Le professeur, pour tout dire, est trop souvent un traitre à la nation, comme on le disait du temps où il fallait pendre les gauchistes et les Juifs, ou bien un social-traître, comme on le disait un peu plus tard du temps où il en fallait pendre d’autres, trotskistes ou kolkhoziens.
(Entre nous soit dit, qu’il y ait toujours quelque chose à pendre, voilà qui est rassurant, non ? Après tout, notre bon ministre ne dit-il pas que nous devons être une ‘nation pendante’, passer des ‘vacances pendantes’, et tout ce qui s’ensuit ?)
Le vice, dans le professeur — et de fait, le professeur n’est sans doute que le prodrome ou l’indice de ce qu’il faut rebâtir ou remodeler urgemment afin que la nation apprenante starting-up puisse s’élever et écraser les coopétiteurs ou les synergiteurs, c’est à dire les cafards, asiatique ou atlantique — le vice, donc, c’est qu’il semble que, parfois, il pense. C’est inesthétique. C’est gênant. Ca encombre la marche de la start-up nation. Il n’apprenante pas, il n’évalue pas des compétences, ou il y renâcle, il ne booste pas le groupe-classe, du moins pas avec un entrain et un enthousiasme communicatifs. Il est — vous le pensez, alors disons-le -, il est de la race des losers, de ceux dont on n’attend même plus qu’ils puissent cueillir des fraises, ceux plutôt dont on espère qu’au plus vite ils les sucreront. Il n’est « rien », comme le dit notre Guide Eclairé. Pourquoi donc l’a-t-on d’ailleurs tiré de sa gare, où il végétait sous un carton d’emballage pourri en lisant paresseusement un quotidien de gauchistes poilus paru la semaine précédente?
Ce professeur, un peu comme ces meubles mal foutus qu’on renvoie à Amazon, ces chaussures dépareillées à Zalando ou ces réfugiés hâves à Bachar el Assad, il faut le retourner au concepteur. Soit, à son concours d’enseignement. Ce professeur qui pense et rechigne, pour qui la noble mission de reformatage de la startup nation par modules apprenants est au fond trop noble ou trop lourde, rebâtissons-le ! Changeons donc les modalités de sa formation et de sa sélection ! Voici l’intention qui préside à vos belles réformes, que je devine, et que j’applaudis des deux mains, délaissant même ma lecture quotidienne du Juché pour ce faire !

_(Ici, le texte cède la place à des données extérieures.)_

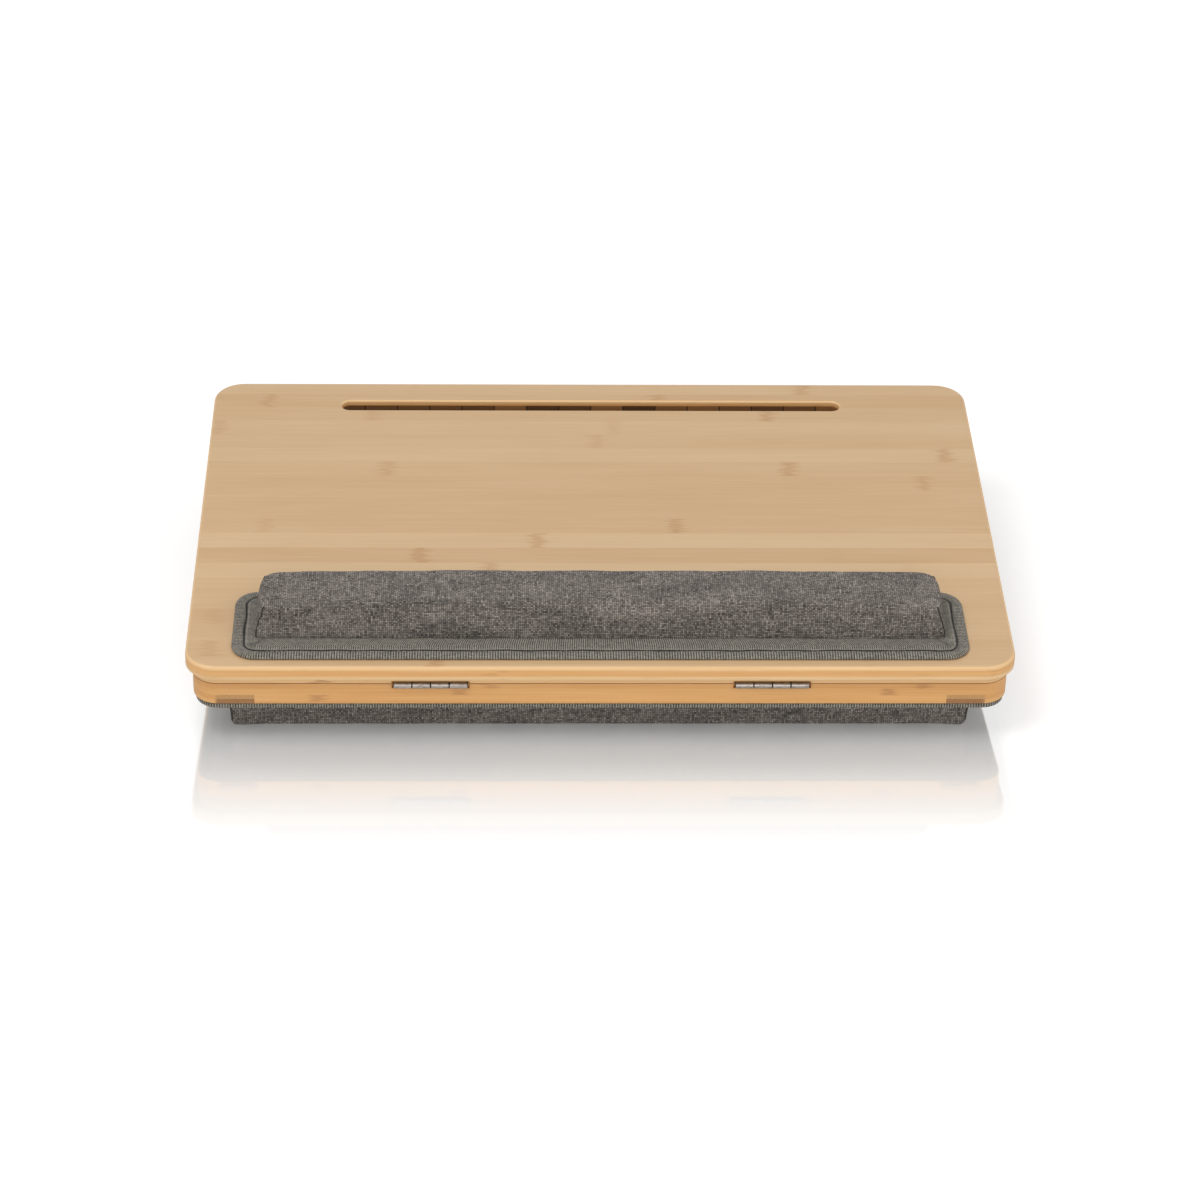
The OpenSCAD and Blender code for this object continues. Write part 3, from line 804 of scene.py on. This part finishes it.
def fit(mesh, name, sink=0.0):
    """Stretches a mesh to the box of the CAD node it stands for, let down by sink."""
    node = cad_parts[name]
    want = box_of([node.matrix_world @ Vector(corner) for corner in node.bound_box])
    want[2] = (want[2][0] - sink, want[2][1])
    have = box_of([vertex.co for vertex in mesh.vertices])
    for vertex in mesh.vertices:
        for k in range(3):
            share = (vertex.co[k] - have[k][0]) / (have[k][1] - have[k][0])
            vertex.co[k] = want[k][0] + share * (want[k][1] - want[k][0])


def soften(mesh, amount):
    """Small uneven hollows, as in filled cloth."""
    for vertex in mesh.vertices:
        vertex.co += vertex.normal * noise.fractal(vertex.co / HOLLOW_GRAIN, *HOLLOW_OCTAVES) * amount


def rest_flat(mesh):
    """Lays the bottom flat on the table."""
    for vertex in mesh.vertices:
        vertex.co.z = max(vertex.co.z, 0)


def finish_pad(piece, material):
    """Subdivides a pad, lays out its cloth and gives it its material."""
    subdivision = piece.modifiers.new("subdivision", "SUBSURF")
    subdivision.levels = 1
    subdivision.render_levels = 1
    mesh = evaluated(piece)
    unfold(mesh)
    give_material(mesh, material)
    smooth_faces(mesh)
    return mesh


def tube_mesh(name, lines, radius, sides=8):
    """Mesh of round tubes along lists of points in the part's frame."""
    bm = bmesh.new()
    for line in lines:
        rings = []
        for i, point in enumerate(line):
            ahead = (line[min(i + 1, len(line) - 1)] - line[max(i - 1, 0)]).normalized()
            first = ahead.orthogonal().normalized()
            second = ahead.cross(first)
            rings.append([
                bm.verts.new(point + (first * math.cos(a) + second * math.sin(a)) * radius)
                for a in (2 * math.pi * k / sides for k in range(sides))
            ])
        for one, two in zip(rings, rings[1:]):
            # The nearest starting corner keeps the tube from twisting
            shift = min(range(sides), key=lambda k: (two[k].co - one[0].co).length)
            for k in range(sides):
                bm.faces.new((
                    one[k], one[(k + 1) % sides], two[(k + 1 + shift) % sides], two[(k + shift) % sides],
                ))
        bm.faces.new(rings[0][::-1])
        bm.faces.new(rings[-1])
    bmesh.ops.recalc_face_normals(bm, faces=bm.faces)
    mesh = bpy.data.meshes.new(name)
    bm.to_mesh(mesh)
    bm.free()
    return mesh


def stitch_lines(rect, radius, inset, height, length, lift):
    """Short raised threads in a row round a rectangle, each a list of points in the part's frame."""
    x0, y0, x1, y1 = rect
    corner = max(radius - inset, SMALL_CORNER)
    ring = ring_points(x0 + inset, y0 + inset, x1 - inset, y1 - inset, corner, long_step=STITCH_PITCH)
    run = run_round(ring)

    def at(distance):
        """Point of the ring at a distance along it, and the way out from there."""
        distance %= run[-1]
        i = max(k for k in range(len(ring)) if run[k] <= distance)
        share = (distance - run[i]) / (run[i + 1] - run[i])
        step = ring[(i + 1) % len(ring)] - ring[i]
        return ring[i] + step * share, Vector((step.y, -step.x, 0)).normalized()

    lines = []
    count = round(run[-1] / STITCH_PITCH)
    for n in range(count):
        start = n * run[-1] / count
        line = []
        for share, rise in STITCH:
            point, outward = at(start + share * length)
            point += outward * seam_sway(start)
            line.append(DESK @ Vector((point.x, point.y, height + rise * lift)))
        lines.append(line)
    return lines


def on_surface(tree, points, lift):
    """Points moved to the nearest place on a surface, then out by lift."""
    found = []
    for point in points:
        place, normal, _, _ = tree.find_nearest(point)
        found.append(place + normal * lift)
    return found


def corner_line(x, y, z0, z1, steps=8):
    """Points up a pad's corner, from z0 to z1 in the desk's frame."""
    return [DESK @ Vector((x, y, z0 + (z1 - z0) * i / steps)) for i in range(steps + 1)]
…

Oui, pourquoi lui faire passer des épreuves qui consistent à comprendre et lire des textes totalement démodés, écrits par des gens dont certains n’avaient même pas Windows 2010, alors même que pour apprenanter on doit au minimum savoir coder (et depuis deux mois savoir expertement utiliser Zoom) ? Pourquoi donc lui demander, par exemple, de faire un cours dans sa matière à des élèves, alors que sa noble mission est bien d’inculquer à des apprenants les Valeurs de la République, le Vivre Ensemble, le Respect, la Tolérance, la toutes ces choses qu’heureusement notre Guide Eclairé nous a appris ces deux dernières années, au besoin en employant une juste rigueur, parce que bien entendu tous les ADNs ne programment pas à être de bon gré des apprenants du vivre ensemble, quelques ADNs font que certains se lancent dans la récrimination, la plainte, l’incivilité, l’ingratitude même envers des Premiers de Cordée à qui ils doivent tout, ces ingrats, puisqu’ils sont tout, ces Premiers ?
Oui, pourquoi donc ? Le professeur, ce Guide de l’Apprenant, doit avant tout inculquer le sens de l’Apprenance, qui permettra à l’élève, plus tard, d’apprentisser pour le Premier de Cordée qui lui fera la faveur de l’employer à recharger ses trottinettes électriques écologiques partageantes toute la nuit, dans le respect du Vivre Ensemble. Et pour cela, ce professeur doit avant tout être motivé. Quid des arcanes de la doctrine plotinienne, des subtilités du déflationisme aléthique, des ténébreuses beautés de la géométrie algébrique, en cette affaire ? Non, le professeur se doit avant tout de prouver une Motivation, comme les DRH l’exigent dans les lettres du même nom. C’est bien autre chose que ces savoirs inutiles et abscons : « La motivation d’un professeur à exercer devant des élèves ne saurait se réduire à sa capacité à transmettre des savoirs et des compétences. » Et c’est primordial.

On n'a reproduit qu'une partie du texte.